#### TASK PROMPT
Compute how many lines in the entries below contain "empty", and output nothing but the number.

━━━━━ ENTRIES

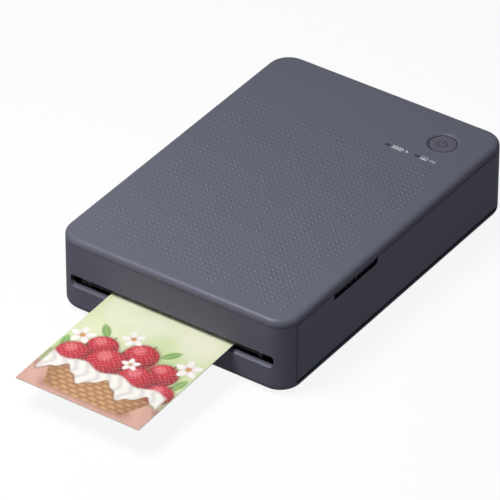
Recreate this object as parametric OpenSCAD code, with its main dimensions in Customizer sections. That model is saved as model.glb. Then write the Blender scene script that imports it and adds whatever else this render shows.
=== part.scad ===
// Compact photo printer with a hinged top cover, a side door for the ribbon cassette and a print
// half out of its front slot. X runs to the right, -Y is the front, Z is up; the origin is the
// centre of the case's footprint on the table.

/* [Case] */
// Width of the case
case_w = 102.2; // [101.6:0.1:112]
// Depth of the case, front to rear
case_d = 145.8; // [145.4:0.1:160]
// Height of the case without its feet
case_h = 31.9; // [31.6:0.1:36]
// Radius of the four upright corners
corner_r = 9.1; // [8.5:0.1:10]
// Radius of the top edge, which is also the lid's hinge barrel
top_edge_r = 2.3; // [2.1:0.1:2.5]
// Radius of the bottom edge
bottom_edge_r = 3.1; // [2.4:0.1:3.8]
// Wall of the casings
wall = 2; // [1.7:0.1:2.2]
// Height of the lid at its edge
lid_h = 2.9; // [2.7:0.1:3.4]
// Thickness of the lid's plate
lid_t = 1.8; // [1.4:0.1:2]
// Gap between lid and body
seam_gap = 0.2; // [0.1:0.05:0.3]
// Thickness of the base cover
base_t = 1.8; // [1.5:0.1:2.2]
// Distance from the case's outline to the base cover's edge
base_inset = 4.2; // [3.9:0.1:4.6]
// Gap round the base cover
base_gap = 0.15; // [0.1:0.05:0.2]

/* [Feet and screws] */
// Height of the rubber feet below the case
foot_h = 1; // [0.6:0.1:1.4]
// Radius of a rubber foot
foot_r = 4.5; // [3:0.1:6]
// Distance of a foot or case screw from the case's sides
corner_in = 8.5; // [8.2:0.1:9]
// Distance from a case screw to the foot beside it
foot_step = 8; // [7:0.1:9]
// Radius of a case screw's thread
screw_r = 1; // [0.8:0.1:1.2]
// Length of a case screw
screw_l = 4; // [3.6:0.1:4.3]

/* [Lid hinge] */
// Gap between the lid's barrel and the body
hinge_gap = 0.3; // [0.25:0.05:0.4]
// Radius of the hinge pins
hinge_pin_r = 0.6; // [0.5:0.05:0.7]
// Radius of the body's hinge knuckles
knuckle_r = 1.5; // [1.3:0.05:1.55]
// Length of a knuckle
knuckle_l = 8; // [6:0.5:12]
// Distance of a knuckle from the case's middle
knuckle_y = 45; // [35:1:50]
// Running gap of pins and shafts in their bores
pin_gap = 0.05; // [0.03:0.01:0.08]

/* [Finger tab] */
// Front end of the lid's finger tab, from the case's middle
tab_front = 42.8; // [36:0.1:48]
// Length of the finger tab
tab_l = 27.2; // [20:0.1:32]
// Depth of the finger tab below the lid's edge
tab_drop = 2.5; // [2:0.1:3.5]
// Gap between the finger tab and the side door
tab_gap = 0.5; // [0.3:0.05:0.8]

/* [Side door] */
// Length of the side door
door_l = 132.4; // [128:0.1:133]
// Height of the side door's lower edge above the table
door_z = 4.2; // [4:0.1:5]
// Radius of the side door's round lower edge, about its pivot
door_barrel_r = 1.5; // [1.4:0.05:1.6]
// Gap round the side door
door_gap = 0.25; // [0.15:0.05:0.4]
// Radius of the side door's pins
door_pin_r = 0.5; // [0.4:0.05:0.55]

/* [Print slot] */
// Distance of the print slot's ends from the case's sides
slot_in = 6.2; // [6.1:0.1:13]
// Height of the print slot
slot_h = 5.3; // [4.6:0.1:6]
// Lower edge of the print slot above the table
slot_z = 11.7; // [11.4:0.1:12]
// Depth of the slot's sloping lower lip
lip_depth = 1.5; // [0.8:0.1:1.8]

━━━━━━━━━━
━━━━━ ENTRIES

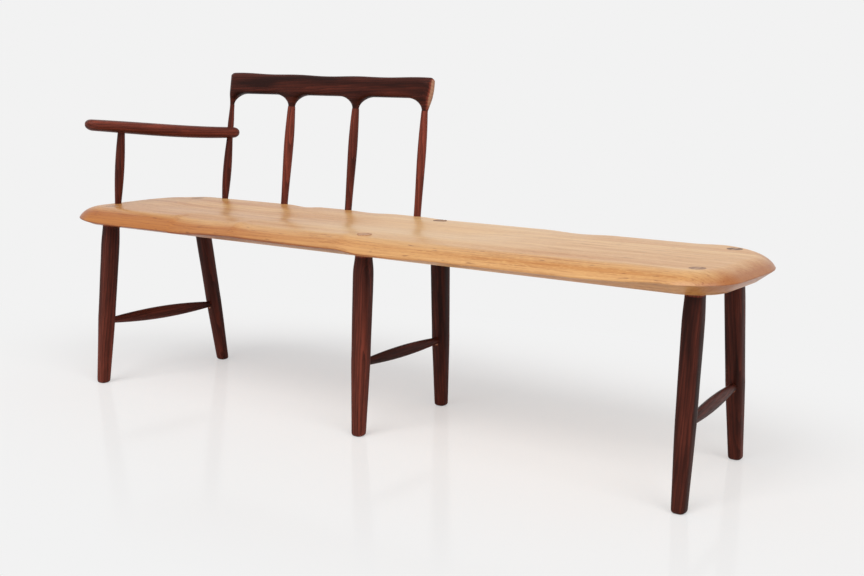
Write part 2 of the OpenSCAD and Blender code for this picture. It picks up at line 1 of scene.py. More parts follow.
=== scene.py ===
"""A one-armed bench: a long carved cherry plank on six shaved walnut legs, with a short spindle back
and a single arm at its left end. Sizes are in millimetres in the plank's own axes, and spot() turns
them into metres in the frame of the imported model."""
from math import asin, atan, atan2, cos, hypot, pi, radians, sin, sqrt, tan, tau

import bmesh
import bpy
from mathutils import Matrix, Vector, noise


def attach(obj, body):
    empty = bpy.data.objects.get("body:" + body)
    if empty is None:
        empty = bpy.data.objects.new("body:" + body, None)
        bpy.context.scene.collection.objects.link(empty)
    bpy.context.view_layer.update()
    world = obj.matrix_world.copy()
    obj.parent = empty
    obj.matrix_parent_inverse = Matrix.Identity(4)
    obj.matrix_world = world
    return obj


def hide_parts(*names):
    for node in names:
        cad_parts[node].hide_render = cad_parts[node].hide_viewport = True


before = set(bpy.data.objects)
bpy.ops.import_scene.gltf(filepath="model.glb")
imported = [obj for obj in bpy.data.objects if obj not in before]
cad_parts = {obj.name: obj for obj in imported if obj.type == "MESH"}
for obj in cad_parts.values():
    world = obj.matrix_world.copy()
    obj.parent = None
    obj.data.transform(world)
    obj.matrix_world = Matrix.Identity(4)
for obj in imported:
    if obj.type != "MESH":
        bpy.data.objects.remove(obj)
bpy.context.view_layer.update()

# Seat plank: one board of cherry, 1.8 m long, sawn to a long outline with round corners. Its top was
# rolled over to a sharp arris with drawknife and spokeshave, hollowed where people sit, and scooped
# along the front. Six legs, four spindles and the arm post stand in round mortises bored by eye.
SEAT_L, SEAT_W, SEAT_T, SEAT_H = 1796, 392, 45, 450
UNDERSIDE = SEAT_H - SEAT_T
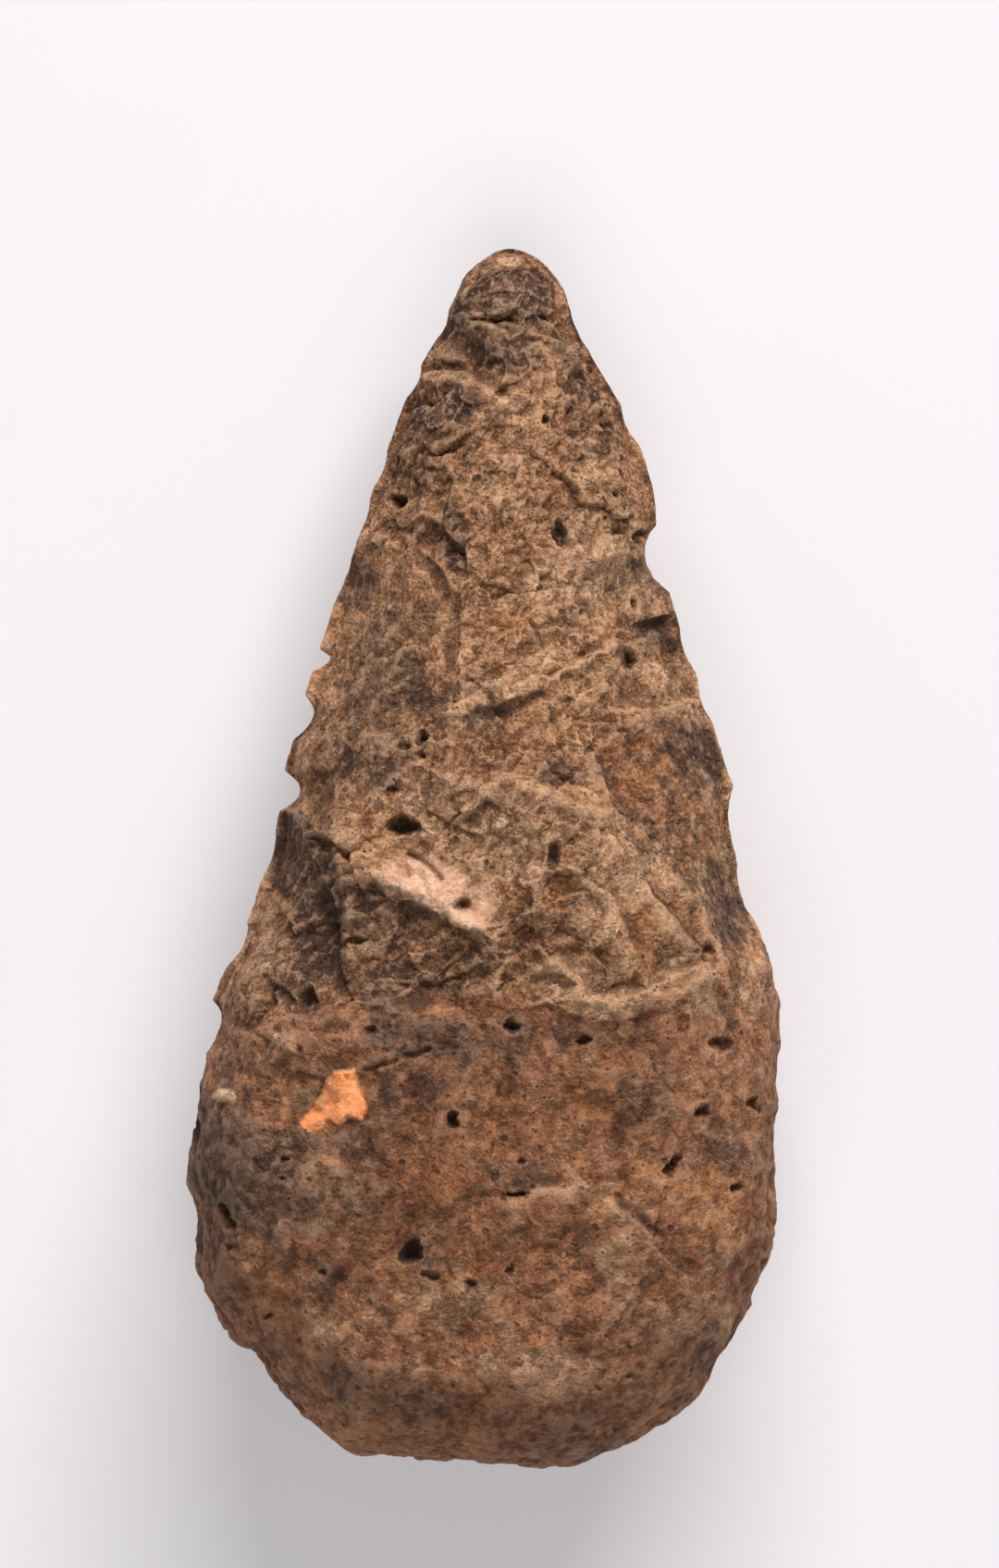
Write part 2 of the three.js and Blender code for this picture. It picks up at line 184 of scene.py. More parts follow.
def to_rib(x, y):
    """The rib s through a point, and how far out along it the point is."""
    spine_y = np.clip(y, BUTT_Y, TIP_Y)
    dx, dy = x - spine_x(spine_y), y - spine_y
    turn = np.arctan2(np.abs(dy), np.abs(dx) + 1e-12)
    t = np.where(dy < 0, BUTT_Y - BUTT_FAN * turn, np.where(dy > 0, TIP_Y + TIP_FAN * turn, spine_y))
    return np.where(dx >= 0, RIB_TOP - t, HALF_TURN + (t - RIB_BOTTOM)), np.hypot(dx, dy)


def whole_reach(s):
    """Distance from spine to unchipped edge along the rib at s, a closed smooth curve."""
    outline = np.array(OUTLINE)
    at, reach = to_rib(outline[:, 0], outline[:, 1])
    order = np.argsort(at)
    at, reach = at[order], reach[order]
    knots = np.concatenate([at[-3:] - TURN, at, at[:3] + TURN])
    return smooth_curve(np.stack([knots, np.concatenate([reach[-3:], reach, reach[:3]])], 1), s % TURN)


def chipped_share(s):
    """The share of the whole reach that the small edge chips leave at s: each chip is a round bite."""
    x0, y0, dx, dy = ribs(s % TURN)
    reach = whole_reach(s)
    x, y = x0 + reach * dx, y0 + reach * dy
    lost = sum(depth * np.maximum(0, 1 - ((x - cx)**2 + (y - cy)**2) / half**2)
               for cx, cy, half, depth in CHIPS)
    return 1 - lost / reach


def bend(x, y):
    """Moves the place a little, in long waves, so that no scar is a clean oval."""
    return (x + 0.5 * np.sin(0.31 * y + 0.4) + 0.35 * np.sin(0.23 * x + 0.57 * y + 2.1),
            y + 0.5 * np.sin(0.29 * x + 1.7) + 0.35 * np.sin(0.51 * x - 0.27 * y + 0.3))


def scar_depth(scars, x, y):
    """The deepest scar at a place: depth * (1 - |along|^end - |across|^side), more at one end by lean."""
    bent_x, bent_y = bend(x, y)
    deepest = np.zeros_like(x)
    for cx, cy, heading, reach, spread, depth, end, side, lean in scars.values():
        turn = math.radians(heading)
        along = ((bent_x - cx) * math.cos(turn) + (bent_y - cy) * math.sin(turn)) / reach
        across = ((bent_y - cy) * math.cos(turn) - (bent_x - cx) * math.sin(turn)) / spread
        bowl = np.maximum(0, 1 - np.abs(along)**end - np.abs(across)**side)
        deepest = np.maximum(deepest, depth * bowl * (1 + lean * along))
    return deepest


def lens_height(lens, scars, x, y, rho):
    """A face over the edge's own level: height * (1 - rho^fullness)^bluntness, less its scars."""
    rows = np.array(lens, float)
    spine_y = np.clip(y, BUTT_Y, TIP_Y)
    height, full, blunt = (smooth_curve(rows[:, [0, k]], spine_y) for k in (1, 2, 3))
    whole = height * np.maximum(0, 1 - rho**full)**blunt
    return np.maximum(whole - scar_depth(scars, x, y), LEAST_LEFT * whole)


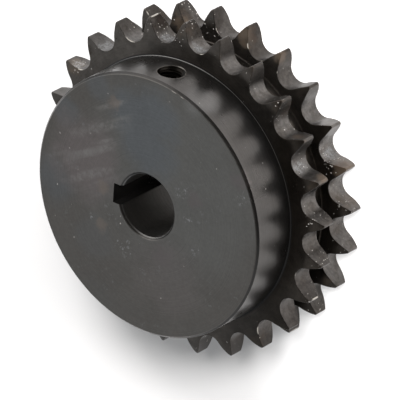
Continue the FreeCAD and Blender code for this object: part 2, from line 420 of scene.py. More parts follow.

━━━━━━━━━━
━━━━━ ENTRIES

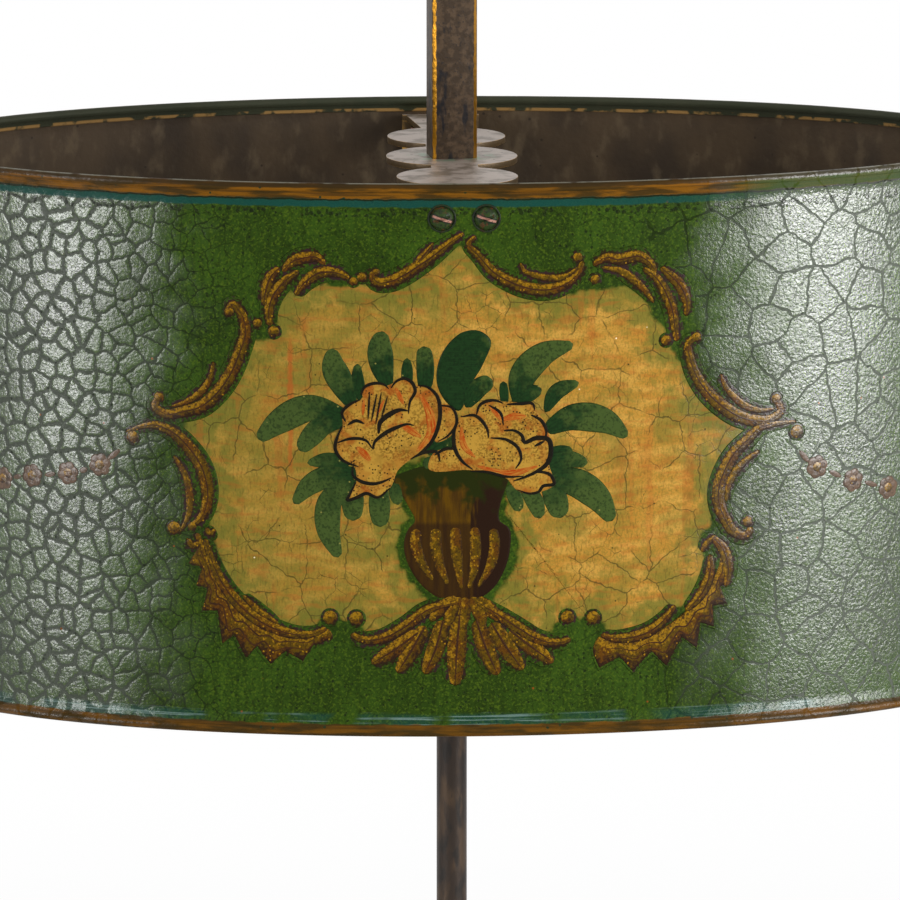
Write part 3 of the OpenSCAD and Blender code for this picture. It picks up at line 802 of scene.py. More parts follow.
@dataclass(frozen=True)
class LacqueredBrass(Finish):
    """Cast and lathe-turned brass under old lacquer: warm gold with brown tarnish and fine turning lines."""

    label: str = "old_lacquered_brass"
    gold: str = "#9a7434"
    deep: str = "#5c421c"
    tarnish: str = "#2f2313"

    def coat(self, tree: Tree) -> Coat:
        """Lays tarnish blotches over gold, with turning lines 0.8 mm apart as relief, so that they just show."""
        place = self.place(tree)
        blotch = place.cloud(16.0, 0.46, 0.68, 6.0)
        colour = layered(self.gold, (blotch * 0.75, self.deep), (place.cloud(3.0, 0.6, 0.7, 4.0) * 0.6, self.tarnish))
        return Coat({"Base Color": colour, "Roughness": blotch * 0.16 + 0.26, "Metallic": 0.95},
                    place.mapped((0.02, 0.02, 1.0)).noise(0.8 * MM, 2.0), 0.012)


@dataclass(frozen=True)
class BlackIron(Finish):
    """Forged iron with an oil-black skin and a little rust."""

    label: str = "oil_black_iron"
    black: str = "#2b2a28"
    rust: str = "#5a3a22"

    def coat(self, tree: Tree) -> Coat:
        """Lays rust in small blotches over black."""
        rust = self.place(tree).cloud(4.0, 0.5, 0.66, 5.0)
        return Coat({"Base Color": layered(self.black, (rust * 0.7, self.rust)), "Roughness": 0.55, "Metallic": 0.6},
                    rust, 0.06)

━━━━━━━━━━

#### SOLUTION
5